● **Stated problem**
Each line containing the word "FreeCAD" needs to be copied.

● **Information shown**
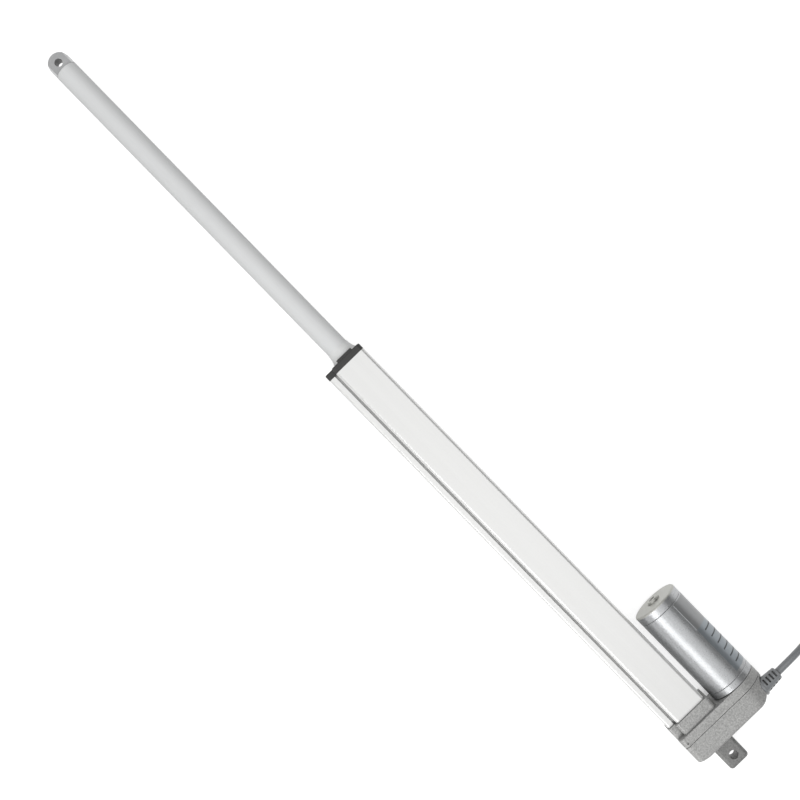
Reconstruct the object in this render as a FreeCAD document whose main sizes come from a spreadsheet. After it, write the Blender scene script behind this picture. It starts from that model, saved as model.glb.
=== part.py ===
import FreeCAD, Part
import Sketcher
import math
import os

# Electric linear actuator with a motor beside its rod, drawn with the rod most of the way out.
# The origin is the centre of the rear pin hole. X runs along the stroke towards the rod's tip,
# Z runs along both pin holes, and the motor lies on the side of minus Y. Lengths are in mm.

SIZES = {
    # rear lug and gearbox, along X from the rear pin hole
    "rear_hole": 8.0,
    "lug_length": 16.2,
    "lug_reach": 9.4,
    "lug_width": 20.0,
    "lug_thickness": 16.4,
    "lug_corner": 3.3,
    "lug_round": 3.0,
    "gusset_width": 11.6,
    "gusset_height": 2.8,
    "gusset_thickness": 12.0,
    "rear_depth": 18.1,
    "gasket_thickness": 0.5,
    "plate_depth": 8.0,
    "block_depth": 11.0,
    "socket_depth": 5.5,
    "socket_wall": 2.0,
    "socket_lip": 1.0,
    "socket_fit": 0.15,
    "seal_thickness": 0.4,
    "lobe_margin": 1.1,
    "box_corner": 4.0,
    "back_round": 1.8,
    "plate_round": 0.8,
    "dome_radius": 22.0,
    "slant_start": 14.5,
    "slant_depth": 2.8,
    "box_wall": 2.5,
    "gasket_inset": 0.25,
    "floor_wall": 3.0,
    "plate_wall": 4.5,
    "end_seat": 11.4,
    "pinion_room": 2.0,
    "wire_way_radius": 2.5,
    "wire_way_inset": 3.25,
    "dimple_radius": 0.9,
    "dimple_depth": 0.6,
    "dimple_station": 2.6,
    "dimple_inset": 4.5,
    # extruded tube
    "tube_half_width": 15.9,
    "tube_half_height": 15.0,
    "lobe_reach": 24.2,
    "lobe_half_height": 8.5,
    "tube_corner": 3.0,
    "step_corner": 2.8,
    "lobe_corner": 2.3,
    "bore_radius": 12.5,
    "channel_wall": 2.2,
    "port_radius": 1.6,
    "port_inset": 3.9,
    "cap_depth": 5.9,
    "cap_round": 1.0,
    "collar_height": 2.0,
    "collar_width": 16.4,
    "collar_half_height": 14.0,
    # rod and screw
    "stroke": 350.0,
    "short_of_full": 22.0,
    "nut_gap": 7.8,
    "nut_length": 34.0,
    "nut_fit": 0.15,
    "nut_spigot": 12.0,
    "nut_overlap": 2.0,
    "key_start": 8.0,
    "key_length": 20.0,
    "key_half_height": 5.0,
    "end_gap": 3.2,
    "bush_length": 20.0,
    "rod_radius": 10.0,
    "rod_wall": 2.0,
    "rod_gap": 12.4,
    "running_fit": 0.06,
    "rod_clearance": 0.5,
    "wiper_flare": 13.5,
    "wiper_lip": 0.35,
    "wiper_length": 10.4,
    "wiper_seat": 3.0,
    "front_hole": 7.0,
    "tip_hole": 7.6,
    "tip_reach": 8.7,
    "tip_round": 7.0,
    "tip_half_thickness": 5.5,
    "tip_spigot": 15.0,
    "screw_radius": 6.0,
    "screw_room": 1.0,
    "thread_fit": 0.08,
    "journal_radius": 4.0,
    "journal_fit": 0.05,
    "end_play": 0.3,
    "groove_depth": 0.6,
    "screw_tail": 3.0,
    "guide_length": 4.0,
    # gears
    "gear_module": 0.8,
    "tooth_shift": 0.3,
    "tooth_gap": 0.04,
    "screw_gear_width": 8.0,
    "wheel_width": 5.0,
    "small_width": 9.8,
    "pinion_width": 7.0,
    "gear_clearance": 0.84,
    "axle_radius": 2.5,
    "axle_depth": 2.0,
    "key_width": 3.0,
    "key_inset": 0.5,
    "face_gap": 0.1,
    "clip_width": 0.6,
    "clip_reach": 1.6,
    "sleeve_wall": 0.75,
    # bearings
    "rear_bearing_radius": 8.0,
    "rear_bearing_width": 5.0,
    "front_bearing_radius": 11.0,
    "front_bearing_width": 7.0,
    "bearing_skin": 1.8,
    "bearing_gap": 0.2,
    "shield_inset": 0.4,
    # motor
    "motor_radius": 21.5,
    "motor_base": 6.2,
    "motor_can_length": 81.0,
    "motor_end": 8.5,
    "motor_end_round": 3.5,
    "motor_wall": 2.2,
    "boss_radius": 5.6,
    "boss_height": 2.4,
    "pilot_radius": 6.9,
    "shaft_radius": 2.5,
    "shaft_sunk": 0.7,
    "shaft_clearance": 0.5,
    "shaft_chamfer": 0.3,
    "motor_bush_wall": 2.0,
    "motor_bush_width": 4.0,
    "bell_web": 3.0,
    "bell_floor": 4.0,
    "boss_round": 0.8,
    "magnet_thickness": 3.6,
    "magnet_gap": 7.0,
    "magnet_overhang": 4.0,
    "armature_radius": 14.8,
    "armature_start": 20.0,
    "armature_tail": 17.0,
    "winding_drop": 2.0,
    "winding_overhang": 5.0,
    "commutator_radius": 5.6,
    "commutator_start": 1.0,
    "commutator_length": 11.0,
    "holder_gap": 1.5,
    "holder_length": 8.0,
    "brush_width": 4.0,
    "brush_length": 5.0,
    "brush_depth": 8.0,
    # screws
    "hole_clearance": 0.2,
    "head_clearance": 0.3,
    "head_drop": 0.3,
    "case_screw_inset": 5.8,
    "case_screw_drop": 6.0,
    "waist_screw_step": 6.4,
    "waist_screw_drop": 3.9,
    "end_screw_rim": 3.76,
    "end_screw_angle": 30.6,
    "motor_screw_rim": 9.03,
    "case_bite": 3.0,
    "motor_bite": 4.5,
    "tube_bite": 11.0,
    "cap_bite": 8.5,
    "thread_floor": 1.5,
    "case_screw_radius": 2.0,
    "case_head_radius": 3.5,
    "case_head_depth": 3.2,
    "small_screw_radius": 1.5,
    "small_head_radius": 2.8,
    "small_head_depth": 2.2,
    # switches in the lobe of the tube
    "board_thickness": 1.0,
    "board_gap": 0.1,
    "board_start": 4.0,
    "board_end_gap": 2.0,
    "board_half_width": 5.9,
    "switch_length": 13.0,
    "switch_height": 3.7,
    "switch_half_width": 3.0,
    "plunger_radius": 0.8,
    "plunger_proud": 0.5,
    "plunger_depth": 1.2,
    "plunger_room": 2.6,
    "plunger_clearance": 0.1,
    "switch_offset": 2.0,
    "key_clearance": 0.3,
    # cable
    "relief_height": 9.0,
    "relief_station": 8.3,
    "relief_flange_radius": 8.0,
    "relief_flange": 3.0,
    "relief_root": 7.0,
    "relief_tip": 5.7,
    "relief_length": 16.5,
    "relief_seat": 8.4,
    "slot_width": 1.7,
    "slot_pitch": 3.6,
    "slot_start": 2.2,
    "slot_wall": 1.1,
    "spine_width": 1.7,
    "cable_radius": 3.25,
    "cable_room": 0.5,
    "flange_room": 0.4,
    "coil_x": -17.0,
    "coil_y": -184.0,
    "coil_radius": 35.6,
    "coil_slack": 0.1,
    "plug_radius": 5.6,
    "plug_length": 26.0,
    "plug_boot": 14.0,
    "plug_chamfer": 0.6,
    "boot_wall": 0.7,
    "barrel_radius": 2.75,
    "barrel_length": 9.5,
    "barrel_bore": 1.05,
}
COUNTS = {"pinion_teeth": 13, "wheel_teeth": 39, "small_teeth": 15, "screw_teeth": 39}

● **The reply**
Reconstruct the object in this render as a FreeCAD document whose main sizes come from a spreadsheet. After it, write the Blender scene script behind this picture. It starts from that model, saved as model.glb.
import FreeCAD, Part